The government would like the case to be declared moot and escape U.S. Supreme Court review, leaving them with a precedent (perhaps vacated) in their favor allowing the practice, which they could use as a sword to encourage other terrorism case defendants to enter into plea bargains or otherwise cooperate. Prior cases have left strong indicatations that if the case did go to the U.S. Supreme Court, that the result would not be favorable to the government, and they would like to delay that result, and any accompanying lack of leverage that a decision against the government might produce, as long as possible.

Civil liberties proponents, in contrast, would like the U.S. Supreme Court take the case as one likely to recur but escape review, just as Padilla's case did, because they feel it is important for the court to limit a frightening power grab by the President, in a case with particularly sympathetic facts (the guy was arrested by civilian authorities, unarmed, in the Chicago O'Hare airport, and the government has repeatedly changed its story in the case about what kind of threat he posed).

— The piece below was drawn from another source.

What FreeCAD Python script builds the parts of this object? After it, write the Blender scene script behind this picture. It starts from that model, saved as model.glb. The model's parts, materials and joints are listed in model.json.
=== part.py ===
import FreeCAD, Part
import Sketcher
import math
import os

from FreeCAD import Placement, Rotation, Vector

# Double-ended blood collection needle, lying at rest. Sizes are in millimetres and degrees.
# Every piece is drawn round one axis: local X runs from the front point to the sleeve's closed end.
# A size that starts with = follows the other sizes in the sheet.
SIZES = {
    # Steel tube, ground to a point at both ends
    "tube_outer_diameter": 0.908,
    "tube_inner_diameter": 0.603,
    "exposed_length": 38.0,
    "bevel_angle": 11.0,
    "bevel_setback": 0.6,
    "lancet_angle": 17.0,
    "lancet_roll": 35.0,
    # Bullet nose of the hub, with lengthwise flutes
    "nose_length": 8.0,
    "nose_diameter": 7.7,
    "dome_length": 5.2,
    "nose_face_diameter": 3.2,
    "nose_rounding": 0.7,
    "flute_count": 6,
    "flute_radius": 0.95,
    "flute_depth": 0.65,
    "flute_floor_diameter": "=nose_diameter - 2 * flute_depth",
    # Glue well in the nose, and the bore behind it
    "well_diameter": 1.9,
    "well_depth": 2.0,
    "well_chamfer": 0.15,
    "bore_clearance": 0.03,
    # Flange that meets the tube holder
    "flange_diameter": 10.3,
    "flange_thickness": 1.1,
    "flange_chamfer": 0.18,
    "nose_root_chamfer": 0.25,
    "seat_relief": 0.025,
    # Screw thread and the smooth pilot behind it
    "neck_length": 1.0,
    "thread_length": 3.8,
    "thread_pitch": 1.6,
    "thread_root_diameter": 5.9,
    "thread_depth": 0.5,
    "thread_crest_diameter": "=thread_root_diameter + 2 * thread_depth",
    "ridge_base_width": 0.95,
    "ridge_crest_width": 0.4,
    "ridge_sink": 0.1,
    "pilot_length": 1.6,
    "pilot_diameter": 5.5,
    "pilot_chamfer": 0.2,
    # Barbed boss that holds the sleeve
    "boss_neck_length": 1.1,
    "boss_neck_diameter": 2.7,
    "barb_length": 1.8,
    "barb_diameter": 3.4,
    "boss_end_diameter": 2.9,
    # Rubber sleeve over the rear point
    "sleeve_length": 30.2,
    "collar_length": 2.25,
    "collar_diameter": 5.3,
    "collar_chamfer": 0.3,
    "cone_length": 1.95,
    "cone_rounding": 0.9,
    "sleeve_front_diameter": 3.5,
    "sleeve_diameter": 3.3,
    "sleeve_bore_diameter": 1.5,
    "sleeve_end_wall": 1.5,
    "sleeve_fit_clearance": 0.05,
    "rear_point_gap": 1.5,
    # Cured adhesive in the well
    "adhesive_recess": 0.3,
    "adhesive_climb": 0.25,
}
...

The fact that this case has been repeatedly postponed on the Court's calendar suggests that it is the subject of real conflict within the Court itself. It takes four justices to grant a petition for certiorari -- and, the four justices who urged his immediately release remain on the Court and clearly have the power to have the case considered. But, those who want to take the case clearly don't want to have the case again dismissed on a technicality, like mootness, as opposed to resolving the issues of Presidential power that the case presents on the merits.

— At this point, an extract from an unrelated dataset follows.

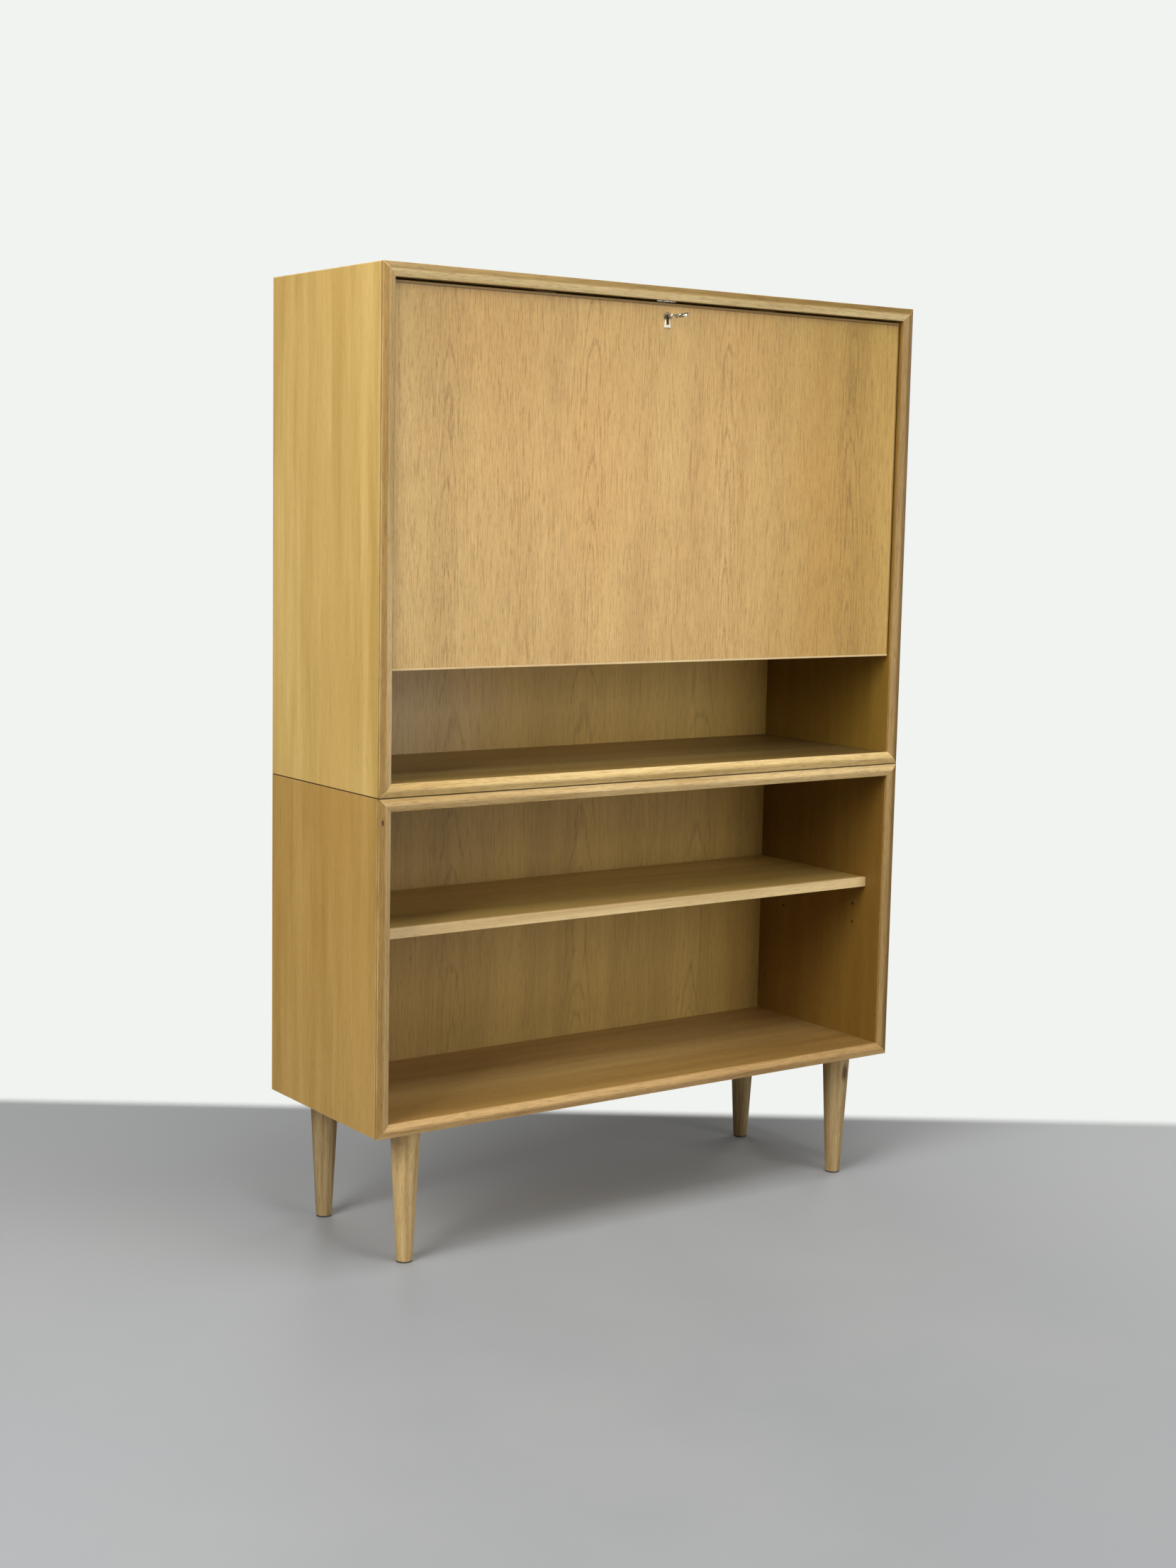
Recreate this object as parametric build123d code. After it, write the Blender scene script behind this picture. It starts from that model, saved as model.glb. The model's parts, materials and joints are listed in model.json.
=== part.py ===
from build123d import *
import os
from math import asin, atan2, cos, degrees, radians, sin, sqrt

# Secretary desk in oak: a carcass with a drop flap stands on a lower shelf unit on four turned legs.
#
# Millimetres, +X to the right, +Y to the back, +Z up. Every piece is modelled with x = 0 on the middle
# plane, y = 0 on the plane of the carcasses' front edges and z = 0 on the floor. save() then shifts it
# along Y so that the origin is under the middle of the whole desk, with its key.

# ---------------------------------------------------------------- driving dimensions
WIDTH = 1000.0
DEPTH = 328.0
LOWER_HEIGHT = 500.0
UPPER_HEIGHT = 750.0
LEG_HEIGHT = 207.0
PANEL = 20.0
CORNER_ROUND = 1.5

LIPPING_DEPTH = 5.0
NOSE_BULGE = 4.0
NOSE_RIDGE_ROUND = 7.0
ARRIS_ROUND = 0.8

BACK_PANEL = 6.0
BACK_RECESS = 3.0
REBATE = 10.0

LEG_TOP_DIAMETER = 46.0
LEG_FOOT_DIAMETER = 25.0
LEG_FROM_SIDE = 74.0
LEG_FROM_FRONT = 42.0
LEG_FROM_BACK = 36.0
GLIDE_DIAMETER = 24.0
GLIDE_HEIGHT = 2.0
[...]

On the merits, the President probably still loses. The four dissenters in Padilla I, and a concurring opinion on other grounds from Justice Scalia, based on his prior rulings in terrorism cases would be enough. On the merits, it is also likely that Justice Kennedy, seeing a certain ruling in favor of Padilla, would join the majority (after all, he joined O'Connor in Hamdi in making a strong distinction between battlefield combatants captured on foreign soil like Hamdi and others circumstances) in part, in hope of crafting a narrow exception to Presidential power in future cases, rather than an unduly broad limitation. Justice Thomas has indicated that he probably believes that the Padilla detention was lawful in his prior opinions which grant more expansive power to the executive than those of any other justice. Roberts and Alito are new to the Court, so their votes are less easily predicted, although one would expect that they would be more likely to side with Justice Thomas than anyonoe else on the Court.

But, I suspect that many member of the five judge conservative majority (Scalia, Thomas, Roberts, Alito and Kennedy), would like to avoid reaching the merits if they don't have to do so.

Scalia, Thomas, Rehnquist, Kennedy and O'Connor did this in Padilla I, despite the fact that the case was exceptional enough that it could have taken it without unduly upsetting the general rules that apply to habeas corpus (as it managed to do in the Rasul case, where it made an exception for cases arising in a place where no U.S. District Court was expressly given habeas corpus jurisdiction). For example, they could have crafted a rule that applies only to persons who have not been detained pursuant to an arraignment or court mittimus, or could have ruled that jurisdiction could not be divested from a court without notice to a counsel of record once that counsel was appointed, without notice and hearing. But, instead they chose delay, in part to see how the issue would shake out as the hysteria of war faded, effectively buying the President time to use extraordinary powers on an emergency basis.

Given that Roberts is widely viewed a similar to Rehnquist in judicial philosophy, and if anything, a stronger proponent of executive power, and that O'Connor was far more moderate than Justice Alito, there is every reason to believe that these two justices would prefer to claim that they are playing umpires and that the Padilla case is now moot and thus can't be considered by them (despite the fact that many important cases before the U.S. Supreme Court, such as Roe v. Wade, which both Roberts and Alito agreed was settled law, presented similar mootness issues).

I suspect that the delay we are seeing now involves Justices Scalia and Kennedy being lobbied hard on the issue of mootness v. ruling on the merits, a decision in which both men would likely be in the majority. For now, Padilla, and the nation, can only wait.